— Start Record list —
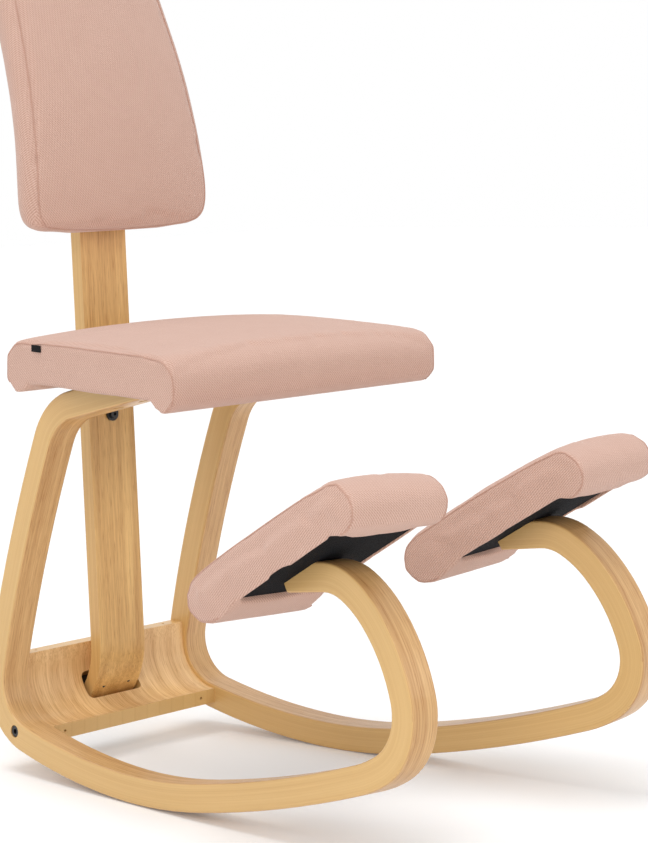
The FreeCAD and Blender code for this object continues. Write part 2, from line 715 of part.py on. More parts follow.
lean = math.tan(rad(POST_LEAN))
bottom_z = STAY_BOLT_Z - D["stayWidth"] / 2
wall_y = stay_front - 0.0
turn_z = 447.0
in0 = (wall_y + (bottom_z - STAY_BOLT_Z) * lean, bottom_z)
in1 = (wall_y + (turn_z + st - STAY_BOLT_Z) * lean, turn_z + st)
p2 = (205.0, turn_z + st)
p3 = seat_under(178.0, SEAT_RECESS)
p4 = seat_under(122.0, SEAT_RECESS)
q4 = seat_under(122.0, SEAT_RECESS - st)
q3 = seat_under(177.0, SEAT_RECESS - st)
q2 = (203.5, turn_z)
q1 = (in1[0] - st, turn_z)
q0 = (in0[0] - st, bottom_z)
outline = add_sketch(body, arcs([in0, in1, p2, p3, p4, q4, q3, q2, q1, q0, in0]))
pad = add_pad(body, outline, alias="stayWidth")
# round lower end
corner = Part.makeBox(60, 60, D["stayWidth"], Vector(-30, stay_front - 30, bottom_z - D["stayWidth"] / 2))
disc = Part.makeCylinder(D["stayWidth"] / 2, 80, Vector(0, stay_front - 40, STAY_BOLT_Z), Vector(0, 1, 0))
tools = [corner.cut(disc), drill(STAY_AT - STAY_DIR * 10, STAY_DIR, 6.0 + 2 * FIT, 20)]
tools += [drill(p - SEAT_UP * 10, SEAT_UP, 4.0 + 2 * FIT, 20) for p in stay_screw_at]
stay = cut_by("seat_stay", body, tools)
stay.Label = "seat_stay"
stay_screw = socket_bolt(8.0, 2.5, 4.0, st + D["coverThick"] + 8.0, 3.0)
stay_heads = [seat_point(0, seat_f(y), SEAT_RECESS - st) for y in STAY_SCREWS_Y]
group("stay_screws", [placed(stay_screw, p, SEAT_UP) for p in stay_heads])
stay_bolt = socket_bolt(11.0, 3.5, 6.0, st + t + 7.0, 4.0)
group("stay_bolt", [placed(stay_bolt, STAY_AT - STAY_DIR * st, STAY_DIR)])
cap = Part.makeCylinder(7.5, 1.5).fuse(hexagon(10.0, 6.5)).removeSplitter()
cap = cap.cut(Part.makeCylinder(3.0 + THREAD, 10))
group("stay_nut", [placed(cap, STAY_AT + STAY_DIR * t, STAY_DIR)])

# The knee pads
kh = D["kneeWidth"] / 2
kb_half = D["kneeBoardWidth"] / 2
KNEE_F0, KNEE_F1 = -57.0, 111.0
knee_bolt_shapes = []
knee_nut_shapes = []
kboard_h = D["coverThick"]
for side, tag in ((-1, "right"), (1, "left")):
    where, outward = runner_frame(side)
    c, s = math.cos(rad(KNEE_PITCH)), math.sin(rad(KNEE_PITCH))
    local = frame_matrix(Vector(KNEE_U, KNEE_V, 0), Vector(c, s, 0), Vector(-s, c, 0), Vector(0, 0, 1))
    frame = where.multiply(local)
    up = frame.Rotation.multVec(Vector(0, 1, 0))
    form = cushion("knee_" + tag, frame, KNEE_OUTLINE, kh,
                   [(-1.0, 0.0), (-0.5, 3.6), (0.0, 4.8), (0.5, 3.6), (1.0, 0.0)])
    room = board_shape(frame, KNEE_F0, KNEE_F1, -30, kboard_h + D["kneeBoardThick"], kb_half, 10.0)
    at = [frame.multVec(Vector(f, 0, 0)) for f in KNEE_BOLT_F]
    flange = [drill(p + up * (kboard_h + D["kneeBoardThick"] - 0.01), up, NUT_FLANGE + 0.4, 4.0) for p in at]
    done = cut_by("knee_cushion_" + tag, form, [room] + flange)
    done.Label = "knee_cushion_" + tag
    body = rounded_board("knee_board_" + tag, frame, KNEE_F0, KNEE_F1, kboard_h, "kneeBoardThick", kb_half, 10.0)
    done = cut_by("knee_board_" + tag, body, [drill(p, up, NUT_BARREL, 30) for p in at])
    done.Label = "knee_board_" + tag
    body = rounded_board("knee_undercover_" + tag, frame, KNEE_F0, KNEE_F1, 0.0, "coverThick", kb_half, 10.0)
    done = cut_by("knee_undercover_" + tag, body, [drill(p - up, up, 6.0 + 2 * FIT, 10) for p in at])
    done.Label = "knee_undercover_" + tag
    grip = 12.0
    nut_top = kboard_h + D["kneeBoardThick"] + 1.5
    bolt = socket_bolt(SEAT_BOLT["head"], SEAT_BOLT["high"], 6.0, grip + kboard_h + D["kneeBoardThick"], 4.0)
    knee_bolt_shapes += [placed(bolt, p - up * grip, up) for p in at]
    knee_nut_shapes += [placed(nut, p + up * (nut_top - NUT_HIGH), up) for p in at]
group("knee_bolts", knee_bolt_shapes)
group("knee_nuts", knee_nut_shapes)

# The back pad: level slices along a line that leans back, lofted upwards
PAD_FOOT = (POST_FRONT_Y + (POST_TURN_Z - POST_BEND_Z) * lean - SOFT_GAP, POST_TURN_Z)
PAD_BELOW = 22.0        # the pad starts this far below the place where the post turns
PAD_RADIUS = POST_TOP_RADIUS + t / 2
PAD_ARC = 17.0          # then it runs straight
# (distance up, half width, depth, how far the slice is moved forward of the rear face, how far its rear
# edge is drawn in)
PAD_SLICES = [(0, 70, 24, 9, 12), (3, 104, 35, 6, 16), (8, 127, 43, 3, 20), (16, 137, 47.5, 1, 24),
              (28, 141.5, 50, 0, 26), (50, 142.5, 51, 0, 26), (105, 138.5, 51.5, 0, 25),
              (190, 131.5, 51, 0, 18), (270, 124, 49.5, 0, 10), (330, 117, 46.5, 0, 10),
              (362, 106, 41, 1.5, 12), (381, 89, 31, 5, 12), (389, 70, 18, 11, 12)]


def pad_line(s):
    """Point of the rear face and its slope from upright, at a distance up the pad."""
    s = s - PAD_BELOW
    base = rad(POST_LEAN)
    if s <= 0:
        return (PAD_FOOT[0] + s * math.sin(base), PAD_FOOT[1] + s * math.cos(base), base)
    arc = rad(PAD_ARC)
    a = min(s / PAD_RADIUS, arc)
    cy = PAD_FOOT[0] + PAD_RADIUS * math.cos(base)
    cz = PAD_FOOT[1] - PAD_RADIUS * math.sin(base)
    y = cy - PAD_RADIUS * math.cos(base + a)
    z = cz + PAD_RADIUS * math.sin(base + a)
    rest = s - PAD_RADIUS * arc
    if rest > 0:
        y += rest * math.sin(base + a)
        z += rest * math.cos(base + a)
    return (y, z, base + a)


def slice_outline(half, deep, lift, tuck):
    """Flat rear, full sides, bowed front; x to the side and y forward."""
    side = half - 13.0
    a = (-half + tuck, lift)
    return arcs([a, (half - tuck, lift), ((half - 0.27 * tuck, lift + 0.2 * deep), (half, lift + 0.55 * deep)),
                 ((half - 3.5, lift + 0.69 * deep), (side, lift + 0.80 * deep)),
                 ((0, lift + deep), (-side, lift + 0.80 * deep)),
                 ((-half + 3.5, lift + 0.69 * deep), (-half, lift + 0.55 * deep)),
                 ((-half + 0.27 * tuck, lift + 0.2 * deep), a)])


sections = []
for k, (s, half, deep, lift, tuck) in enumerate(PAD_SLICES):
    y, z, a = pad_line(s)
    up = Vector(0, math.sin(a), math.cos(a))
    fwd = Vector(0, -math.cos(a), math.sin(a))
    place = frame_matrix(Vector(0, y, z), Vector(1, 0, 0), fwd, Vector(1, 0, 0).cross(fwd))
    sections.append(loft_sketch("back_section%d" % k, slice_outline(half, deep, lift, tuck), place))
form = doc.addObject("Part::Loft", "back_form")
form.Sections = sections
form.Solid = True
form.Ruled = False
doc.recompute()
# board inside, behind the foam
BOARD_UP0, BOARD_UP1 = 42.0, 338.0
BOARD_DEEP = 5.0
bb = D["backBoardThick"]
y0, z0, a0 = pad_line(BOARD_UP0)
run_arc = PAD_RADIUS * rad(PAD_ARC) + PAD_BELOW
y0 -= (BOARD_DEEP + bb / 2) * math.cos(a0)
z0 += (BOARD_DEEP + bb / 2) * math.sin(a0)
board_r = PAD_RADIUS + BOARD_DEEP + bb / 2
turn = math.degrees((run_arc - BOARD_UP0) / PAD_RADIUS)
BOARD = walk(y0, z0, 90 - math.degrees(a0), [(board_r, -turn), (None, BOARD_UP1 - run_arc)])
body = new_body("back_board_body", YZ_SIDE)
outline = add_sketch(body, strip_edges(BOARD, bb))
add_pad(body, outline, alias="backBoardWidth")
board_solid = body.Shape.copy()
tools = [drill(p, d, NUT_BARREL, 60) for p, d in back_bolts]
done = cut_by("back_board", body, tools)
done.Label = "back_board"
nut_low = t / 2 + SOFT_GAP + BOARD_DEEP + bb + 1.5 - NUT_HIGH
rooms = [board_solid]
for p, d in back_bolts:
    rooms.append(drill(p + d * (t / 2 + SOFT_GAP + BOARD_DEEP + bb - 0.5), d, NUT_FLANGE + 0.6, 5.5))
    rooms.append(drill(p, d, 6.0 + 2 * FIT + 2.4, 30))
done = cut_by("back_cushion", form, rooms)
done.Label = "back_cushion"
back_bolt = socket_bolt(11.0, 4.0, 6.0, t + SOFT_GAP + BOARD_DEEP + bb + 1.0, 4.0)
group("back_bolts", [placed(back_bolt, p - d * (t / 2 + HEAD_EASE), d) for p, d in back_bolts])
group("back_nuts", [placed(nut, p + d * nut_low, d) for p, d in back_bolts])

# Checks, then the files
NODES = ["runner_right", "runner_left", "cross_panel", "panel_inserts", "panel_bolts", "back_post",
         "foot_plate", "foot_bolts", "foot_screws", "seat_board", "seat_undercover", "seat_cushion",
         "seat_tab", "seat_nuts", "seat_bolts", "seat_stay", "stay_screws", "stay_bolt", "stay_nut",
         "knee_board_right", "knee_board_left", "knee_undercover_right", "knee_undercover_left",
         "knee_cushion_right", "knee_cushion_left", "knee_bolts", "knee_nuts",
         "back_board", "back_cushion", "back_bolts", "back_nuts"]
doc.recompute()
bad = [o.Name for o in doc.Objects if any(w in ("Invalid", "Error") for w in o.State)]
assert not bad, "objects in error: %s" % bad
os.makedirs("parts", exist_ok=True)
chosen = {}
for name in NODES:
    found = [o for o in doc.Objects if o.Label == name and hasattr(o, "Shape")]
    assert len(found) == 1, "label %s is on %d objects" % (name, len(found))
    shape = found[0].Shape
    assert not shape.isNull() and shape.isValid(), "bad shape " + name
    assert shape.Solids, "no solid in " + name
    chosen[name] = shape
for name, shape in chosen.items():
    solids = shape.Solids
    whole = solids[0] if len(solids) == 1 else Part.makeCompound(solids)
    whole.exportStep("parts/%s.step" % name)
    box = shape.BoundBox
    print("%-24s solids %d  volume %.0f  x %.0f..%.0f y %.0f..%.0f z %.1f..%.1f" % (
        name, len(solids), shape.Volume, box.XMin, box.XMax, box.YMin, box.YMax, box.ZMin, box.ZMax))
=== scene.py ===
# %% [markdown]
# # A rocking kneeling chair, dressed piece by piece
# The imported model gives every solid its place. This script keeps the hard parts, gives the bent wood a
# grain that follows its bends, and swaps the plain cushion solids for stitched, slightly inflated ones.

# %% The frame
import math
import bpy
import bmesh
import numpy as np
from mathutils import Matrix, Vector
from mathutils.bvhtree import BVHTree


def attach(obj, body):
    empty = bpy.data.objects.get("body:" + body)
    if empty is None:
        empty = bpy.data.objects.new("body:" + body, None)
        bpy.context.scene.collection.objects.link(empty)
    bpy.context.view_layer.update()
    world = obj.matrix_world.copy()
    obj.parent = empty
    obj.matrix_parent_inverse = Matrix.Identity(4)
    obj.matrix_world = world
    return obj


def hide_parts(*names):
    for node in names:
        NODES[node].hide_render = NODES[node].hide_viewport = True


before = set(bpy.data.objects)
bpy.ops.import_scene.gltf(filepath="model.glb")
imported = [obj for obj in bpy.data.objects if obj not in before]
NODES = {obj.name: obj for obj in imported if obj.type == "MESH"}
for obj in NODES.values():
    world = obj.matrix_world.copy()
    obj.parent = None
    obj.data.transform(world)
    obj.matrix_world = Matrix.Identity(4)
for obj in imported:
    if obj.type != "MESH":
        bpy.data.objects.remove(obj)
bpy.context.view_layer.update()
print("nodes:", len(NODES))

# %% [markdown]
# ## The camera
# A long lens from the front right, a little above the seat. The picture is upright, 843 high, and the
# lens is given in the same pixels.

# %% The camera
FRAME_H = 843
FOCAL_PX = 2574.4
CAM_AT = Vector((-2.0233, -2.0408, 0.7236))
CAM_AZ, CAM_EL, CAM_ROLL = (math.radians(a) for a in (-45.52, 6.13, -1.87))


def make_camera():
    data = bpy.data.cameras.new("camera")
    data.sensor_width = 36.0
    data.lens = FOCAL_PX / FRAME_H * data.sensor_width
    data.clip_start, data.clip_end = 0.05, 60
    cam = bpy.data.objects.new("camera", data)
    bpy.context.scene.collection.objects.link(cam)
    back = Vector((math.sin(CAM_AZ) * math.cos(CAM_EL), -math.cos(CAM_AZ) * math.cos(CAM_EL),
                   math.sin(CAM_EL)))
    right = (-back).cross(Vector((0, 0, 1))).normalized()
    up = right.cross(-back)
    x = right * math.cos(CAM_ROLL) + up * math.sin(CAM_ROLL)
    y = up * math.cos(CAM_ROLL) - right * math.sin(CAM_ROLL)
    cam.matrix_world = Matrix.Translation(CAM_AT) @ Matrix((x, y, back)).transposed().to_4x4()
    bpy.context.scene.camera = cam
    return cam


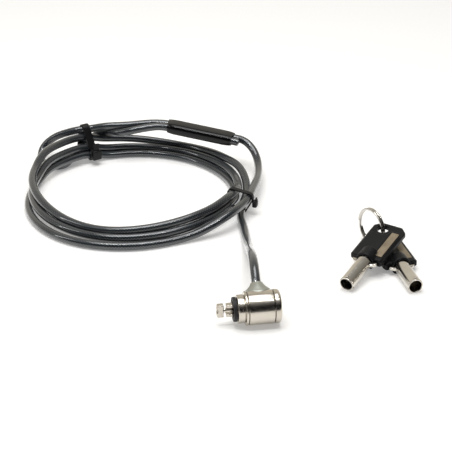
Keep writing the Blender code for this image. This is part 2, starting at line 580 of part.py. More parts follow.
— End Record list —
From the line containing "for name, shape" down to the line containing "# # A rocking" in the material above, reproduce every line exactly, including the two end lines.

for name, shape in chosen.items():
    solids = shape.Solids
    whole = solids[0] if len(solids) == 1 else Part.makeCompound(solids)
    whole.exportStep("parts/%s.step" % name)
    box = shape.BoundBox
    print("%-24s solids %d  volume %.0f  x %.0f..%.0f y %.0f..%.0f z %.1f..%.1f" % (
        name, len(solids), shape.Volume, box.XMin, box.XMax, box.YMin, box.YMax, box.ZMin, box.ZMax))
=== scene.py ===
# %% [markdown]
# # A rocking kneeling chair, dressed piece by piece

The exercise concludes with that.